TASK PROMPT —
Take the material below and write it all out again exactly.

DATASET ENTRIES —
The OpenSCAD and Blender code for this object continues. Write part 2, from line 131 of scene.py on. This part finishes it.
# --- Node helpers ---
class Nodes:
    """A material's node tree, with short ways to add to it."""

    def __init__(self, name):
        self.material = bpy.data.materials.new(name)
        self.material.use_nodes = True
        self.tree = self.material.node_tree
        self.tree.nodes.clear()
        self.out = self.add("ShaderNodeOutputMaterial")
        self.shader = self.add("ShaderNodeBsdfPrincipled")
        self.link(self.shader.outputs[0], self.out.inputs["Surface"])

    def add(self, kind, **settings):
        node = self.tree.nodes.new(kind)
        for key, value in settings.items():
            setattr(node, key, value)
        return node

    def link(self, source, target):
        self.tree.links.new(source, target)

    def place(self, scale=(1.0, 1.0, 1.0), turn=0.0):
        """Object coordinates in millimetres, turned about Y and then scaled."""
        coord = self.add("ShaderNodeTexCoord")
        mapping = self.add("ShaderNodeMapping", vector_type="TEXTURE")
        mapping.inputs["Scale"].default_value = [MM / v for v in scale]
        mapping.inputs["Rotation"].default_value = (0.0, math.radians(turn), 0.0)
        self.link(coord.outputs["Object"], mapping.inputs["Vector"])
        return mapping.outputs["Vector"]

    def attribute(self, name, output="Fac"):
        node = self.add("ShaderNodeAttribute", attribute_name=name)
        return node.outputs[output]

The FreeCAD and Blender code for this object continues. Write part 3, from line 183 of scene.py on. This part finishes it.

SOLUTION TO THE PROBLEM —
The OpenSCAD and Blender code for this object continues. Write part 2, from line 131 of scene.py on. This part finishes it.
# --- Node helpers ---
class Nodes:
    """A material's node tree, with short ways to add to it."""

    def __init__(self, name):
        self.material = bpy.data.materials.new(name)
        self.material.use_nodes = True
        self.tree = self.material.node_tree
        self.tree.nodes.clear()
        self.out = self.add("ShaderNodeOutputMaterial")
        self.shader = self.add("ShaderNodeBsdfPrincipled")
        self.link(self.shader.outputs[0], self.out.inputs["Surface"])

    def add(self, kind, **settings):
        node = self.tree.nodes.new(kind)
        for key, value in settings.items():
            setattr(node, key, value)
        return node

    def link(self, source, target):
        self.tree.links.new(source, target)

    def place(self, scale=(1.0, 1.0, 1.0), turn=0.0):
        """Object coordinates in millimetres, turned about Y and then scaled."""
        coord = self.add("ShaderNodeTexCoord")
        mapping = self.add("ShaderNodeMapping", vector_type="TEXTURE")
        mapping.inputs["Scale"].default_value = [MM / v for v in scale]
        mapping.inputs["Rotation"].default_value = (0.0, math.radians(turn), 0.0)
        self.link(coord.outputs["Object"], mapping.inputs["Vector"])
        return mapping.outputs["Vector"]

    def attribute(self, name, output="Fac"):
        node = self.add("ShaderNodeAttribute", attribute_name=name)
        return node.outputs[output]

The FreeCAD and Blender code for this object continues. Write part 3, from line 183 of scene.py on. This part finishes it.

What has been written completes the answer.